**The exercise:** Look in the material below for the line with "# ---- webbing" and the line with "scene = bpy.context.scene", then set down exactly those two lines and all lines between, nothing more.

**Supplied material:**
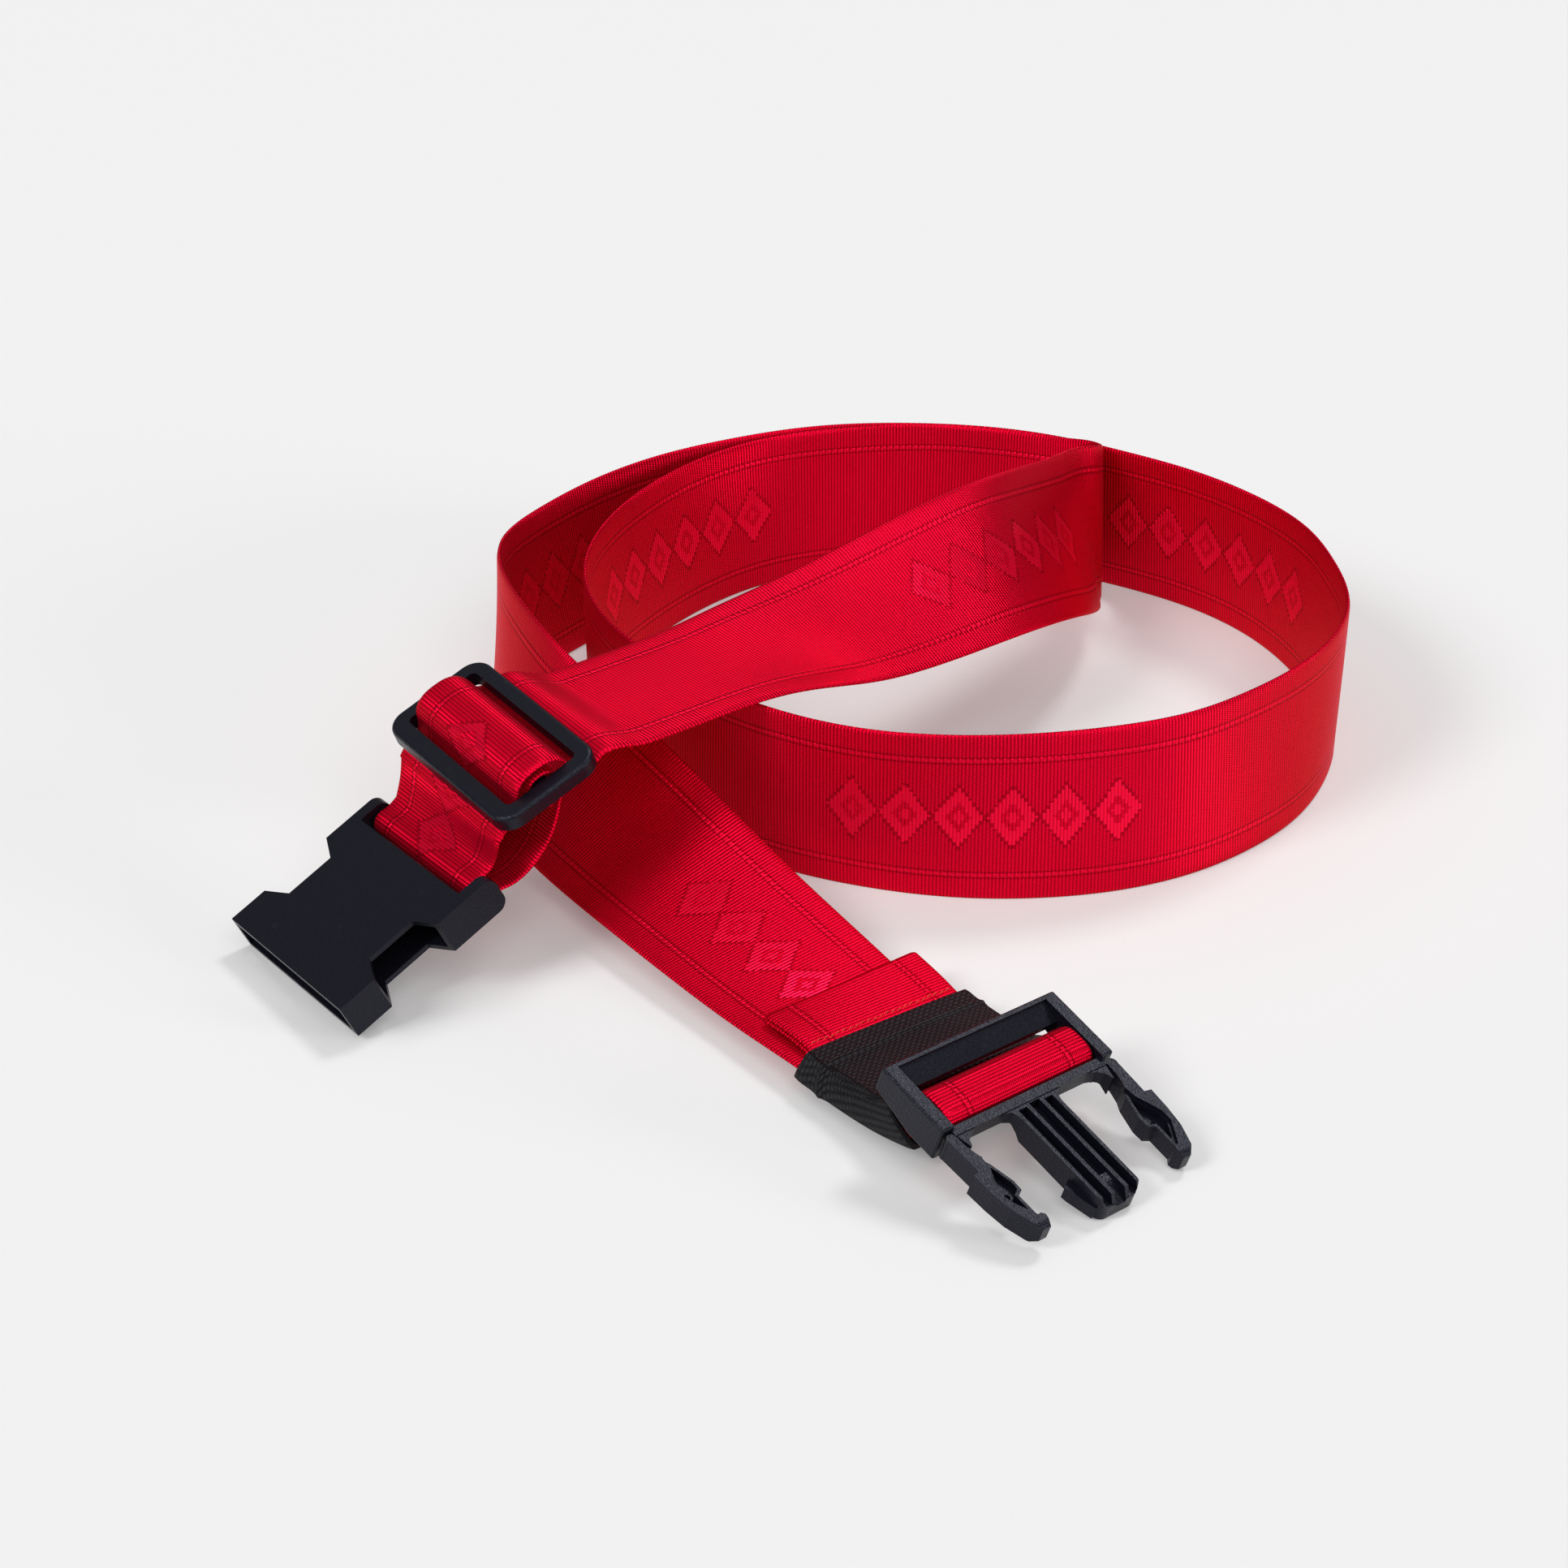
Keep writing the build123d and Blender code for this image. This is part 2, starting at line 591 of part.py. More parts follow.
# ---- tri-glide ----
with BuildPart() as tri_glide:
    with BuildSketch(GLIDE.offset(-GLIDE_THICK)):
        RectangleRounded(GLIDE_LENGTH, GLIDE_WIDTH, GLIDE_CORNER)
    extrude(amount=GLIDE_THICK)
    fillet(tri_glide.edges().group_by(Axis(GLIDE.origin, GLIDE.z_dir))[-1], 1.2)
    rear_edge = GLIDE_WIDTH / 2 - GLIDE_REAR_BAR
    front_edge = GLIDE_WIDTH / 2 - GLIDE_FRONT_BAR
    with BuildSketch(GLIDE.offset(-GLIDE_THICK - 1)):
        for low, high in ((GLIDE_BAR_HALF, rear_edge), (-front_edge, -GLIDE_BAR_HALF)):
            with Locations((0, (low + high) / 2)):
                RectangleRounded(2 * SLOT_HALF, high - low, 1.8)
    extrude(amount=GLIDE_THICK + 2, mode=Mode.SUBTRACT)
    with BuildSketch(GLIDE_SIDE):
        Polygon((-3, 1), (3, 1), (3, GLIDE_BAR_TOP), (-3, GLIDE_BAR_TOP), align=None)
    extrude(amount=SLOT_HALF, both=True, mode=Mode.SUBTRACT)
save(tri_glide, "tri_glide")

# ---- webbing through the tri-glide and round the socket's bar ----
glide_wrap = side_path(GLIDE, GLIDE_WRAP, 1.8)
save(web(glide_wrap), "webbing_glide_wrap")
run_end = section(route, route[0][-1])
save(web(bridge(run_end, glide_wrap[0], 5)), "webbing_glide_lead")
bar_y, bar_z = SOCKET_BAR
turns = [math.radians(degrees) for degrees in range(20, -201, -20)]
around = [(bar_y + SOCKET_TURN_R * math.sin(a), bar_z + SOCKET_TURN_R * math.cos(a)) for a in turns]
socket_wrap_path = [(55.5, -1.5)] + around + [(56.5, -10.2)]
socket_wrap = side_path(SOCKET, socket_wrap_path, 1.4)
save(web(socket_wrap), "webbing_socket_wrap")
save(web(bridge(glide_wrap[-1], socket_wrap[0], 6)), "webbing_socket_upper")
sewn_end = side_path(GLIDE, SEWN_END, 1.4)
save(web(sewn_end), "webbing_sewn_end")
save(web(bridge(socket_wrap[-1], sewn_end[0], 9)), "webbing_socket_lower")
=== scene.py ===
import math

import bpy
import numpy as np
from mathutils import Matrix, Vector


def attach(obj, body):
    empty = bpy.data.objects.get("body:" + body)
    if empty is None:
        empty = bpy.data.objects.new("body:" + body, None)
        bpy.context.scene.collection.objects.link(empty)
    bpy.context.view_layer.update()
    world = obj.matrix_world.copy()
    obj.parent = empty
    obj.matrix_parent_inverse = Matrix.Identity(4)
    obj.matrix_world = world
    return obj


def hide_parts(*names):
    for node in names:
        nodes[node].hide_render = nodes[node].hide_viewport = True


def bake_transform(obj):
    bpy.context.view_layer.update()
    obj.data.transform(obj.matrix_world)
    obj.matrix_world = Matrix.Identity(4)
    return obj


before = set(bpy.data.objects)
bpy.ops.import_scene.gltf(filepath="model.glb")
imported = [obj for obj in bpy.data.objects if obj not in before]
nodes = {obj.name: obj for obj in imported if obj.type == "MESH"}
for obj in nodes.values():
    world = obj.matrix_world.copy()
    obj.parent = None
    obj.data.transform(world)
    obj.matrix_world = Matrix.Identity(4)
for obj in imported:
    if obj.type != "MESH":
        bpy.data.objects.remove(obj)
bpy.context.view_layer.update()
scene = bpy.context.scene

MM = 0.001
# The route below is in the layout's own millimetres; the frame's origin is at this spot in it.
LAYOUT_MID = Vector((8.45, -39.04, 0.2))

# ---------------------------------------------------------------- camera
camera = bpy.data.objects.new("camera", bpy.data.cameras.new("camera"))
scene.collection.objects.link(camera)
camera.data.angle = math.radians(25.24)
camera.location = (Vector((0.0, -904.1, 503.6)) - LAYOUT_MID) * MM
camera.rotation_euler = (math.radians(60.88), 0.0, 0.0)
camera.data.clip_start = 0.05
scene.camera = camera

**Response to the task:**
# ---- webbing through the tri-glide and round the socket's bar ----
glide_wrap = side_path(GLIDE, GLIDE_WRAP, 1.8)
save(web(glide_wrap), "webbing_glide_wrap")
run_end = section(route, route[0][-1])
save(web(bridge(run_end, glide_wrap[0], 5)), "webbing_glide_lead")
bar_y, bar_z = SOCKET_BAR
turns = [math.radians(degrees) for degrees in range(20, -201, -20)]
around = [(bar_y + SOCKET_TURN_R * math.sin(a), bar_z + SOCKET_TURN_R * math.cos(a)) for a in turns]
socket_wrap_path = [(55.5, -1.5)] + around + [(56.5, -10.2)]
socket_wrap = side_path(SOCKET, socket_wrap_path, 1.4)
save(web(socket_wrap), "webbing_socket_wrap")
save(web(bridge(glide_wrap[-1], socket_wrap[0], 6)), "webbing_socket_upper")
sewn_end = side_path(GLIDE, SEWN_END, 1.4)
save(web(sewn_end), "webbing_sewn_end")
save(web(bridge(socket_wrap[-1], sewn_end[0], 9)), "webbing_socket_lower")
=== scene.py ===
import math

import bpy
import numpy as np
from mathutils import Matrix, Vector


def attach(obj, body):
    empty = bpy.data.objects.get("body:" + body)
    if empty is None:
        empty = bpy.data.objects.new("body:" + body, None)
        bpy.context.scene.collection.objects.link(empty)
    bpy.context.view_layer.update()
    world = obj.matrix_world.copy()
    obj.parent = empty
    obj.matrix_parent_inverse = Matrix.Identity(4)
    obj.matrix_world = world
    return obj


def hide_parts(*names):
    for node in names:
        nodes[node].hide_render = nodes[node].hide_viewport = True


def bake_transform(obj):
    bpy.context.view_layer.update()
    obj.data.transform(obj.matrix_world)
    obj.matrix_world = Matrix.Identity(4)
    return obj


before = set(bpy.data.objects)
bpy.ops.import_scene.gltf(filepath="model.glb")
imported = [obj for obj in bpy.data.objects if obj not in before]
nodes = {obj.name: obj for obj in imported if obj.type == "MESH"}
for obj in nodes.values():
    world = obj.matrix_world.copy()
    obj.parent = None
    obj.data.transform(world)
    obj.matrix_world = Matrix.Identity(4)
for obj in imported:
    if obj.type != "MESH":
        bpy.data.objects.remove(obj)
bpy.context.view_layer.update()
scene = bpy.context.scene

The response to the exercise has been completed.